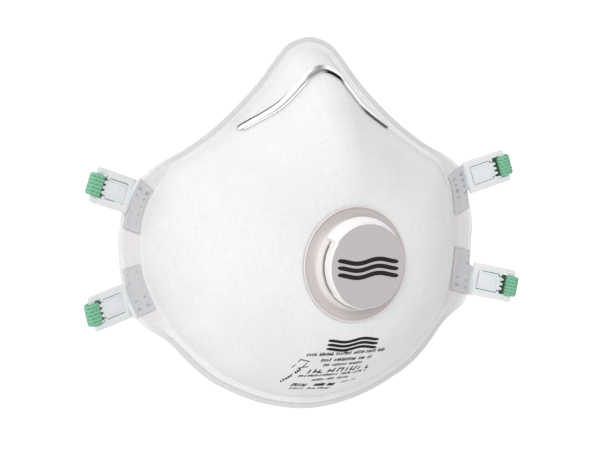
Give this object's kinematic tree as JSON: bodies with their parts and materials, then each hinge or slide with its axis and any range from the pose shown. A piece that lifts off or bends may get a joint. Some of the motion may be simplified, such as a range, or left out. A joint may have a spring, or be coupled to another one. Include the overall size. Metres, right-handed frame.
{
  "type": "disposable dust mask",
  "caption": "Moulded white cup dust mask with a round exhalation valve, aluminium nose strip, soft face seal, buckle clips and green ribbed elastic straps.",
  "frame": {"origin": "middle of the mask in plan, on the plane that the face seal rests on", "axes": "+X to the wearer's-view right across the cheeks, +Y towards the nose, +Z out of the front"},
  "size_m": [0.171, 0.1306, 0.0494],
  "materials": {
    "cover_web": "matt moulded nonwoven",
    "filter_web": "matt nonwoven",
    "support_web": "stiff matt nonwoven",
    "lining_web": "soft matt nonwoven",
    "seal_web": "soft matt foam film",
    "nose_foam": "open-cell foam",
    "nose_metal": "satin rolled",
    "valve_plastic": "satin",
    "cap_plastic": "satin",
    "flap_silicone": "smooth",
    "clip_plastic": "translucent satin",
    "tongue_plastic": "translucent satin",
    "strap_elastic": "ribbed knitted elastic",
    "ink": "printed ink"
  },
  "bodies": {
    "mask": {"outer_cover": "cover_web", "filter_layer": "filter_web", "support_shell": "support_web", "inner_lining": "lining_web", "face_seal": "seal_web", "nose_pad": "nose_foam", "nose_strip": "nose_metal", "valve_body": "valve_plastic", "flap_clamp": "valve_plastic", "valve_cap": "cap_plastic", "valve_inner_ring": "valve_plastic", "clip_upper_right": "clip_plastic", "clip_upper_left": "clip_plastic", "clip_lower_right": "clip_plastic", "clip_lower_left": "clip_plastic", "strap_upper": "strap_elastic", "strap_lower": "strap_elastic"},
    "flap": {"valve_flap": "flap_silicone"},
    "lock_upper_right": {"tongue_upper_right": "tongue_plastic"},
    "lock_upper_left": {"tongue_upper_left": "tongue_plastic"},
    "lock_lower_right": {"tongue_lower_right": "tongue_plastic"},
    "lock_lower_left": {"tongue_lower_left": "tongue_plastic"}
  },
  "joints": [
    {"name": "flap_hinge", "type": "hinge", "parent": "mask", "child": "flap", "pos_m": [0, -0.0028, 0.04305], "axis": [-1, 0, 0], "range_deg": [0, 12], "stiffness_Nm_per_rad": 0.0004},
    {"name": "lock_upper_right_hinge", "type": "hinge", "parent": "mask", "child": "lock_upper_right", "pos_m": [0.06779, 0.01445, 0.0061], "axis": [0.314, -0.9494, 0], "range_deg": [0, 25], "stiffness_Nm_per_rad": 0.0002},
    {"name": "lock_upper_left_hinge", "type": "hinge", "parent": "mask", "child": "lock_upper_left", "pos_m": [-0.06859, 0.01245, 0.0057], "axis": [0.314, 0.9494, 0], "range_deg": [0, 25], "stiffness_Nm_per_rad": 0.0002},
    {"name": "lock_lower_right_hinge", "type": "hinge", "parent": "mask", "child": "lock_lower_right", "pos_m": [0.07018, -0.02374, 0.00659], "axis": [-0.2266, -0.974, 0], "range_deg": [0, 25], "stiffness_Nm_per_rad": 0.0002},
    {"name": "lock_lower_left_hinge", "type": "hinge", "parent": "mask", "child": "lock_lower_left", "pos_m": [-0.07018, -0.02374, 0.00659], "axis": [-0.2266, 0.974, 0], "range_deg": [0, 25], "stiffness_Nm_per_rad": 0.0002}
  ]
}
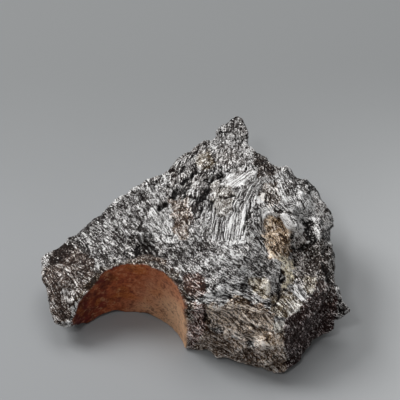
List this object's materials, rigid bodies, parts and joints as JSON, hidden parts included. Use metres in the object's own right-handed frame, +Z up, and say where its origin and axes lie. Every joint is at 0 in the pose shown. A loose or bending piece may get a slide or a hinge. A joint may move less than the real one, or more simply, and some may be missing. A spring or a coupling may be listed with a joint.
{
  "type": "raw nuummite",
  "caption": "Rough lump of fibrous stone with a thin arm, a high right lobe, half of a drilled round notch in its near side and a flat cleavage face to lie on.",
  "frame": {"origin": "on the surface that the stone lies on, under the middle of its bounding box", "axes": "+Z up from the flat cleavage face, +X along the stone from the thin arm to the thick lobe, -Y towards the drilled notch"},
  "size_m": [0.0653, 0.0567, 0.0259],
  "materials": {
    "nuummite": "broken charcoal stone with silky silver fibres, rust and ochre stains, and a smooth brown to tan drilled wall"
  },
  "bodies": {
    "root": {"nuummite": "nuummite"}
  },
  "joints": []
}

EXERCISE PROMPT: Here, the records must be output exactly and in full.

THE RESULT:
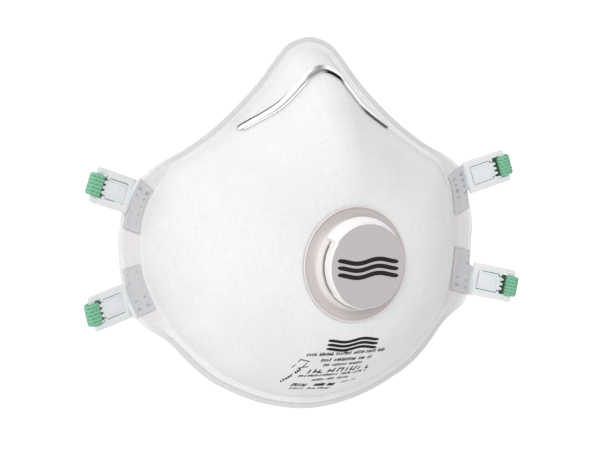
Give this object's kinematic tree as JSON: bodies with their parts and materials, then each hinge or slide with its axis and any range from the pose shown. A piece that lifts off or bends may get a joint. Some of the motion may be simplified, such as a range, or left out. A joint may have a spring, or be coupled to another one. Include the overall size. Metres, right-handed frame.
{
  "type": "disposable dust mask",
  "caption": "Moulded white cup dust mask with a round exhalation valve, aluminium nose strip, soft face seal, buckle clips and green ribbed elastic straps.",
  "frame": {"origin": "middle of the mask in plan, on the plane that the face seal rests on", "axes": "+X to the wearer's-view right across the cheeks, +Y towards the nose, +Z out of the front"},
  "size_m": [0.171, 0.1306, 0.0494],
  "materials": {
    "cover_web": "matt moulded nonwoven",
    "filter_web": "matt nonwoven",
    "support_web": "stiff matt nonwoven",
    "lining_web": "soft matt nonwoven",
    "seal_web": "soft matt foam film",
    "nose_foam": "open-cell foam",
    "nose_metal": "satin rolled",
    "valve_plastic": "satin",
    "cap_plastic": "satin",
    "flap_silicone": "smooth",
    "clip_plastic": "translucent satin",
    "tongue_plastic": "translucent satin",
    "strap_elastic": "ribbed knitted elastic",
    "ink": "printed ink"
  },
  "bodies": {
    "mask": {"outer_cover": "cover_web", "filter_layer": "filter_web", "support_shell": "support_web", "inner_lining": "lining_web", "face_seal": "seal_web", "nose_pad": "nose_foam", "nose_strip": "nose_metal", "valve_body": "valve_plastic", "flap_clamp": "valve_plastic", "valve_cap": "cap_plastic", "valve_inner_ring": "valve_plastic", "clip_upper_right": "clip_plastic", "clip_upper_left": "clip_plastic", "clip_lower_right": "clip_plastic", "clip_lower_left": "clip_plastic", "strap_upper": "strap_elastic", "strap_lower": "strap_elastic"},
    "flap": {"valve_flap": "flap_silicone"},
    "lock_upper_right": {"tongue_upper_right": "tongue_plastic"},
    "lock_upper_left": {"tongue_upper_left": "tongue_plastic"},
    "lock_lower_right": {"tongue_lower_right": "tongue_plastic"},
    "lock_lower_left": {"tongue_lower_left": "tongue_plastic"}
  },
  "joints": [
    {"name": "flap_hinge", "type": "hinge", "parent": "mask", "child": "flap", "pos_m": [0, -0.0028, 0.04305], "axis": [-1, 0, 0], "range_deg": [0, 12], "stiffness_Nm_per_rad": 0.0004},
    {"name": "lock_upper_right_hinge", "type": "hinge", "parent": "mask", "child": "lock_upper_right", "pos_m": [0.06779, 0.01445, 0.0061], "axis": [0.314, -0.9494, 0], "range_deg": [0, 25], "stiffness_Nm_per_rad": 0.0002},
    {"name": "lock_upper_left_hinge", "type": "hinge", "parent": "mask", "child": "lock_upper_left", "pos_m": [-0.06859, 0.01245, 0.0057], "axis": [0.314, 0.9494, 0], "range_deg": [0, 25], "stiffness_Nm_per_rad": 0.0002},
    {"name": "lock_lower_right_hinge", "type": "hinge", "parent": "mask", "child": "lock_lower_right", "pos_m": [0.07018, -0.02374, 0.00659], "axis": [-0.2266, -0.974, 0], "range_deg": [0, 25], "stiffness_Nm_per_rad": 0.0002},
    {"name": "lock_lower_left_hinge", "type": "hinge", "parent": "mask", "child": "lock_lower_left", "pos_m": [-0.07018, -0.02374, 0.00659], "axis": [-0.2266, 0.974, 0], "range_deg": [0, 25], "stiffness_Nm_per_rad": 0.0002}
  ]
}
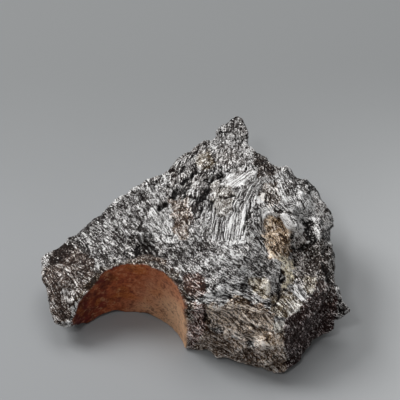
List this object's materials, rigid bodies, parts and joints as JSON, hidden parts included. Use metres in the object's own right-handed frame, +Z up, and say where its origin and axes lie. Every joint is at 0 in the pose shown. A loose or bending piece may get a slide or a hinge. A joint may move less than the real one, or more simply, and some may be missing. A spring or a coupling may be listed with a joint.
{
  "type": "raw nuummite",
  "caption": "Rough lump of fibrous stone with a thin arm, a high right lobe, half of a drilled round notch in its near side and a flat cleavage face to lie on.",
  "frame": {"origin": "on the surface that the stone lies on, under the middle of its bounding box", "axes": "+Z up from the flat cleavage face, +X along the stone from the thin arm to the thick lobe, -Y towards the drilled notch"},
  "size_m": [0.0653, 0.0567, 0.0259],
  "materials": {
    "nuummite": "broken charcoal stone with silky silver fibres, rust and ochre stains, and a smooth brown to tan drilled wall"
  },
  "bodies": {
    "root": {"nuummite": "nuummite"}
  },
  "joints": []
}